Sobre o discípulo amado, dito como uma personagem simbólica pode ser você, você que não fica só reclamando, achando que não tem mais jeito. Mas ao contrário olha para o horizonte e consegue enxergar um leque, mas que um leque, um mundo de possibilidades esperando por alguém que não fica parado, desanimado, mas que acredita que corre que luta. E num mundo que cada dia mais parece se conformar com a possibilidade da morte, e até lucra com ela, você se oferece como instrumento de ressurreição e de vida.

 

domingo, 13 de abril de 2014

HOMILIA DOMINGO DE RAMOS



QUEM SOU EU?

Hoje, quem acordou mais cedo e pôde acompanhar um pouco a homilia do Santo Padre, o Papa Francisco, na Praça da Sé, em Roma, assistia a um homem simples, que com palavras simples, mas, tocantes discorria sobre o Evangelho da Paixão de Jesus, num discurso que o repórter disse parecer um improviso, de tão simples que era. Olhando no rosto, no semblante daquela multidão imensa na Praça de São Pedro, o Papa se perguntava e ao mesmo tempo respondia.

Quem sou eu?

Uma pergunta que pode se desdobrar em outras tão semelhantes, como: Com quem pareço? De que lado estou? Em que grupo estou?

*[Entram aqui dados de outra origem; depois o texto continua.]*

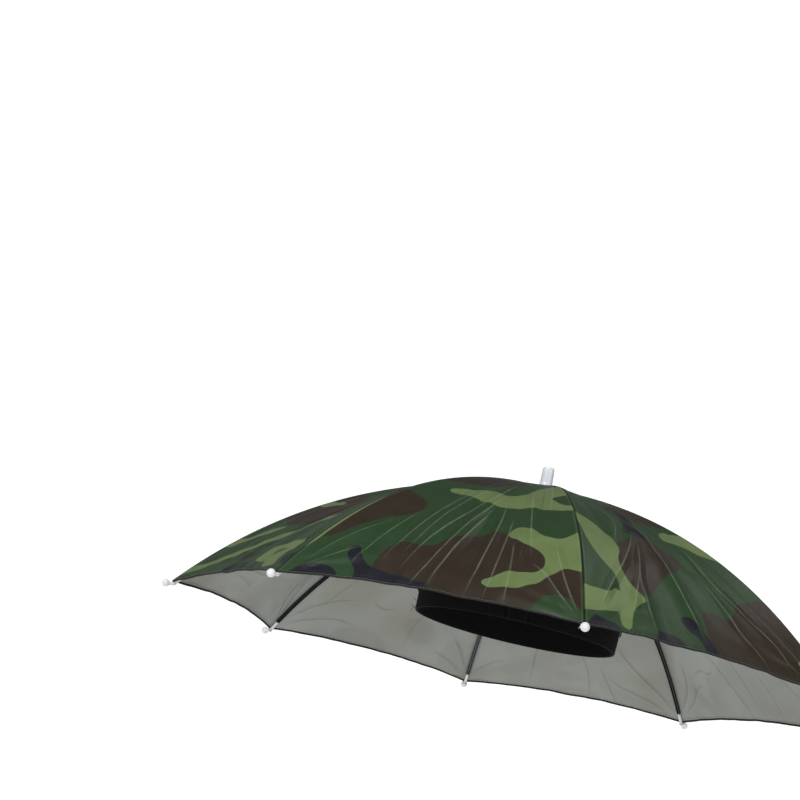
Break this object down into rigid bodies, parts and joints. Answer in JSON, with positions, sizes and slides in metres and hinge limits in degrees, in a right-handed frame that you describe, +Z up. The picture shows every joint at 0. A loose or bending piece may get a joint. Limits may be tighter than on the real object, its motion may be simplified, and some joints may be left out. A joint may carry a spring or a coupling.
{
  "type": "umbrella hat",
  "caption": "Camouflage umbrella hat: open gored canopy on a rib frame with ball tips and a crown cap, worn on an elastic headband.",
  "frame": {"origin": "centre of the headband's oval at the middle of its width, where a head holds the hat up", "axes": "+Z up along the crown's axis; -Y to the front, through the middle of the front gore; +X to the wearer's left as seen from above with the front towards -Y"},
  "size_m": [0.5692, 0.5692, 0.176],
  "materials": {
    "camouflage_cloth": "satin woven polyester with a printed woodland pattern outside and a silver-grey coat inside",
    "black_steel": "semi-gloss black",
    "white_plastic": "glossy white with a faint violet tint",
    "black_plastic": "matte black",
    "black_elastic": "matte ribbed woven elastic"
  },
  "bodies": {
    "root": {"gore_1": "camouflage_cloth", "gore_2": "camouflage_cloth", "gore_3": "camouflage_cloth", "gore_4": "camouflage_cloth", "gore_5": "camouflage_cloth", "gore_6": "camouflage_cloth", "gore_7": "camouflage_cloth", "gore_8": "camouflage_cloth", "crown_cap": "white_plastic", "stem": "black_steel", "hub": "black_plastic", "runner": "black_plastic", "rib_1": "black_steel", "rib_2": "black_steel", "rib_3": "black_steel", "rib_4": "black_steel", "rib_5": "black_steel", "rib_6": "black_steel", "rib_7": "black_steel", "rib_8": "black_steel", "stretcher_1": "black_steel", "stretcher_2": "black_steel", "stretcher_3": "black_steel", "stretcher_4": "black_steel", "stretcher_5": "black_steel", "stretcher_6": "black_steel", "stretcher_7": "black_steel", "stretcher_8": "black_steel", "rib_tip_1": "white_plastic", "rib_tip_2": "white_plastic", "rib_tip_3": "white_plastic", "rib_tip_4": "white_plastic", "rib_tip_5": "white_plastic", "rib_tip_6": "white_plastic", "rib_tip_7": "white_plastic", "rib_tip_8": "white_plastic", "headband": "black_elastic", "band_join": "black_elastic", "band_strap_1": "black_elastic", "band_strap_2": "black_elastic", "band_strap_3": "black_elastic", "band_strap_4": "black_elastic"}
  },
  "joints": []
}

Eu sou do grupo daqueles que satirizam, galhofam e zombam de idosos, embriagados, homossexuais, negros, índios, como os soldados que satirizam, galhofam e zombam Jesus, depois de tanto humilhá-lo e fazê-lo sofrer com aquela pesada cruz? Eu sou do grupo daquelas mulheres, eu me pareço com elas, que não mais se importando se a violência que levou seu mestre à morte lhes atinja, então, estão ali, firmes, resolutas, acompanhando de perto e mostrando toda a sua solidariedade ao seu Senhor?

Eu sou aquele Sirineu, que mesmo cansado dos meus trabalhos das minhas labutas, ainda encontro forças para ajudar Cristo carregar a Cruz? Ou eu sou Pilatos que com medo de assumir compromissos, responsabilidades no seio da comunidade, às vezes tendo que desgostar alguns sentimentos, prefiro lavar minhas mãos, ser omisso, como se os problemas de fome, de falta de saúde, educação, moradia, trabalhos, vida plena, não é responsabilidade minha, mas tarefa só dos outros, dos governos, por exemplo?

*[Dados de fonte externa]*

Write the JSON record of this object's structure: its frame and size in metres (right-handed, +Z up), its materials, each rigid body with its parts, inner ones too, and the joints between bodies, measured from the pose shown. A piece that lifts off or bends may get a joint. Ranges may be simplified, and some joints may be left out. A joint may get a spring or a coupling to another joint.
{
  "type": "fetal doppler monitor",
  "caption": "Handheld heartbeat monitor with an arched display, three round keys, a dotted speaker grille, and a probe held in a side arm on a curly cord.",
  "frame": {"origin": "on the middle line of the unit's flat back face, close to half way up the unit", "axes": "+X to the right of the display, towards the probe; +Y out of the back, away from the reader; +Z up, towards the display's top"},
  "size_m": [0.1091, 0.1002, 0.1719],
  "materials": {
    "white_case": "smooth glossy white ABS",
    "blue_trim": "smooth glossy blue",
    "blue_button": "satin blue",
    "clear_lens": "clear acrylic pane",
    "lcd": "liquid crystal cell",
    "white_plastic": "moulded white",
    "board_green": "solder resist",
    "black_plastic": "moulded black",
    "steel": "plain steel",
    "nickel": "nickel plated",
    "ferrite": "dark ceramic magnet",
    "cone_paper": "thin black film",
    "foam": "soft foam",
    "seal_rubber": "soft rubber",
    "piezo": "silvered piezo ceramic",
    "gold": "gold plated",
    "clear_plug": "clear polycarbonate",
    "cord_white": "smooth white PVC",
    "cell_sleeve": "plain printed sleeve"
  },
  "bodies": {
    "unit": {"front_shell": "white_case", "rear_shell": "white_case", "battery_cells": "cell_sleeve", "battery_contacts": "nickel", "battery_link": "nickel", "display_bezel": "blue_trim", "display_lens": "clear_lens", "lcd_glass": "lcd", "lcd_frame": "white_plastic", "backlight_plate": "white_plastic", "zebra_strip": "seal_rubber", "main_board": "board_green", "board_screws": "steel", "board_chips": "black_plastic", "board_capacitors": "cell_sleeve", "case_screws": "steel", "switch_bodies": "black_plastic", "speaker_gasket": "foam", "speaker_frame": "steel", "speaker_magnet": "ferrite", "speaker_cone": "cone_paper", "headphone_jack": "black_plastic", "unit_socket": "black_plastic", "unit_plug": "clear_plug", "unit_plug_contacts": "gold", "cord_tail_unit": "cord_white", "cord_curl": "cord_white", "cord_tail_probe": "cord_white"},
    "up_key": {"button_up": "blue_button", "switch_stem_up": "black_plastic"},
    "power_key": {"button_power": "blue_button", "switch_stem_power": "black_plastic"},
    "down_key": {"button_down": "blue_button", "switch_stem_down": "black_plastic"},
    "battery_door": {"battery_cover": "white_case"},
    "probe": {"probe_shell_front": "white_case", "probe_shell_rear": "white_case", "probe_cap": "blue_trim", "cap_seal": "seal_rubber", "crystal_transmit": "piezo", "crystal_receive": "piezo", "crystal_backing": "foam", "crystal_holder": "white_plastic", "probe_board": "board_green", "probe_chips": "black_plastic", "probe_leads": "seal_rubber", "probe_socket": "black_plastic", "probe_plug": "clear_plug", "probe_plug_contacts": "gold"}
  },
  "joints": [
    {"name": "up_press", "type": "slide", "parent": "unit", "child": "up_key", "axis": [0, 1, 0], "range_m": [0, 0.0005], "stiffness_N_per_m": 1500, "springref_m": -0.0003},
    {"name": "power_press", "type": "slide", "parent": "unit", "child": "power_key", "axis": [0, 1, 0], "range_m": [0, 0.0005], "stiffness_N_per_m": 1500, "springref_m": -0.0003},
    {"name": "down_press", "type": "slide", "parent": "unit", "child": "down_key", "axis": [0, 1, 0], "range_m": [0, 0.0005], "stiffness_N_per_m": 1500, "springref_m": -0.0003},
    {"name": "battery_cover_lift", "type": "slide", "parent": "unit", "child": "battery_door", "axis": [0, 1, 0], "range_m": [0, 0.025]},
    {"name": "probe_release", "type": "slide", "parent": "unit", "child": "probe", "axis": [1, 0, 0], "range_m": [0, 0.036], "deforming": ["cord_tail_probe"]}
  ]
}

Meus irmãos, às vezes a gente pensa que celebrar este dia, e, não só este dia, mas todo esse tempo litúrgico que começou na quaresma e se estende até a Páscoa, seja tomar nossa liturgia diária, nossa Bíblia, nossos cantos, nosso terço, e viver momentos profundos de piedade e oração.

Mas qual o sentido da nossa Eucaristia, tanto a desse dia como a de todos os dias e tempos, se não se relaciona, se não se impregna, se não se agarra às situações concretas da vida do nosso povo?

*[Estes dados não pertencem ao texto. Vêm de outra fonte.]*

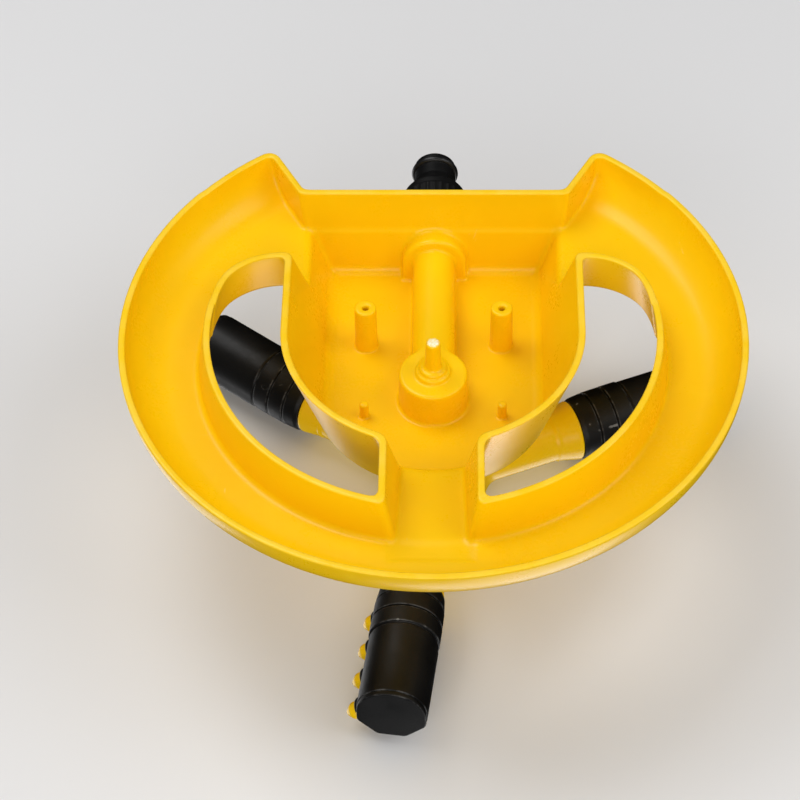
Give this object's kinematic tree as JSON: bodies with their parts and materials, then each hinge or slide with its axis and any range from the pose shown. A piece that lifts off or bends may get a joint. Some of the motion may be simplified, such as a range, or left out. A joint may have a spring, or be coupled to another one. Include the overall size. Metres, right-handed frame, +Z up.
{
  "type": "rotary lawn sprinkler",
  "caption": "Rotary garden sprinkler: ring base with hand holes and central tub, rear hose adapter, and a free-turning rotor with twistable spray heads.",
  "frame": {"origin": "on the rotor axis at ground level, under the middle of the ring", "axes": "+Z up along the rotor axis, +Y towards the hose inlet at the rear, -Y the front of the ring"},
  "size_m": [0.215, 0.2181, 0.0921],
  "materials": {
    "yellow_plastic": "moulded gloss",
    "black_plastic": "fine satin grain",
    "black_rubber": "smooth",
    "white_acetal": "satin",
    "steel": "plain"
  },
  "bodies": {
    "base_assembly": {"base": "yellow_plastic", "inlet_connector": "black_plastic", "connector_o_ring": "black_rubber", "inlet_washer": "black_rubber", "inlet_filter": "white_acetal", "spindle": "white_acetal", "spindle_o_ring": "black_rubber", "retaining_washer": "steel", "retaining_screw": "steel", "thrust_washer": "white_acetal"},
    "rotor": {"rotor_hub": "yellow_plastic", "hub_bush": "white_acetal", "hub_seal": "black_rubber", "hub_cap": "black_plastic"},
    "head_front": {"spray_body_front": "black_plastic", "nozzle_strip_front": "yellow_plastic", "end_cap_front": "black_plastic", "head_o_ring_front": "black_rubber"},
    "head_right": {"spray_body_right": "black_plastic", "nozzle_strip_right": "yellow_plastic", "end_cap_right": "black_plastic", "head_o_ring_right": "black_rubber"},
    "head_left": {"spray_body_left": "black_plastic", "nozzle_strip_left": "yellow_plastic", "end_cap_left": "black_plastic", "head_o_ring_left": "black_rubber"}
  },
  "joints": [
    {"name": "rotor_spin", "type": "hinge", "parent": "base_assembly", "child": "rotor", "pos_m": [0, 0, 0.0774], "axis": [0, 0, 1], "continuous": true},
    {"name": "head_twist_front", "type": "hinge", "parent": "rotor", "child": "head_front", "pos_m": [0.00644, -0.04958, 0.0774], "axis": [0.1288, -0.9917, 0], "range_deg": [-45, 45]},
    {"name": "head_twist_right", "type": "hinge", "parent": "rotor", "child": "head_right", "pos_m": [0.03972, 0.03037, 0.0774], "axis": [0.7944, 0.6074, 0], "range_deg": [-45, 45]},
    {"name": "head_twist_left", "type": "hinge", "parent": "rotor", "child": "head_left", "pos_m": [-0.04616, 0.01921, 0.0774], "axis": [-0.9232, 0.3843, 0], "range_deg": [-45, 45]}
  ]
}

Qual o sentido de uma liturgia e de um culto, que se voltam tão somente para dentro do orante, que se escondem nos porões dos seus sentimentos, mas não vêm, tantos jovens, homens, mulheres, partindo todos os dias das nossas cidades para os grandes centros arriscando-se a situações de misérias, escravidões e exclusões?

Na Sagrada Escritura, lemos textos nos quais, nosso Senhor rejeita orações e sacrifícios, quando esses não se deixam carregar de misericórdia e compaixão. E as nossas orações, missas e celebrações se tornam igualmente inócuas, ocas, vazias, e sem sentido se não levam em conta a situação de fome, miséria, e a falta de saneamento básico que castigam tanto nossas cidades. Tornam-se ocas e vazias, se não levam em conta o meio ambiente, escandalosamente explorado, agredido e machucado pelos ditos “grandes” projetos de monocultura de soja e eucalipto.

Está na hora de sairmos do bla, blá, bla, da teoria, do discurso fácil, das orações longas, intimistas, piedosas, mas desencarnadas, que não transformam, não renovam e não convertem para justiça, para a solidariedade e para o amor. Está na hora de propormos, mas que propormos, sermos uma Igreja que como Jesus, silencia diante dos Pilatos de hoje, não por medo ou covardia, mas, porque, não comunga e não concorda com sua tirania, sua covardia e suas maldades. Sermos uma Igreja que seguindo o seu mestre, não veste a roupa do sistema político e econômico, que empobrece, acorrenta e escraviza tantos jovens, tantos homens e mulheres.

Naquele tempo a esponja dada com vinagre servia para estender o tempo de vida do crucificado, não por amor a ele, mas para curtirem mais a sua dor e seu sofrimento. Nessas horas existem muitos crucificados nas nossas periferias das nossas cidades, pela fome, alguns pela miséria extrema, outros pela falta de saúde e educação. É urgente que agora levemos não mais esponjas ensopadas, mas levemos acima de tudo a esperança de que um mundo de justiça, de liberdade e de paz, é possível.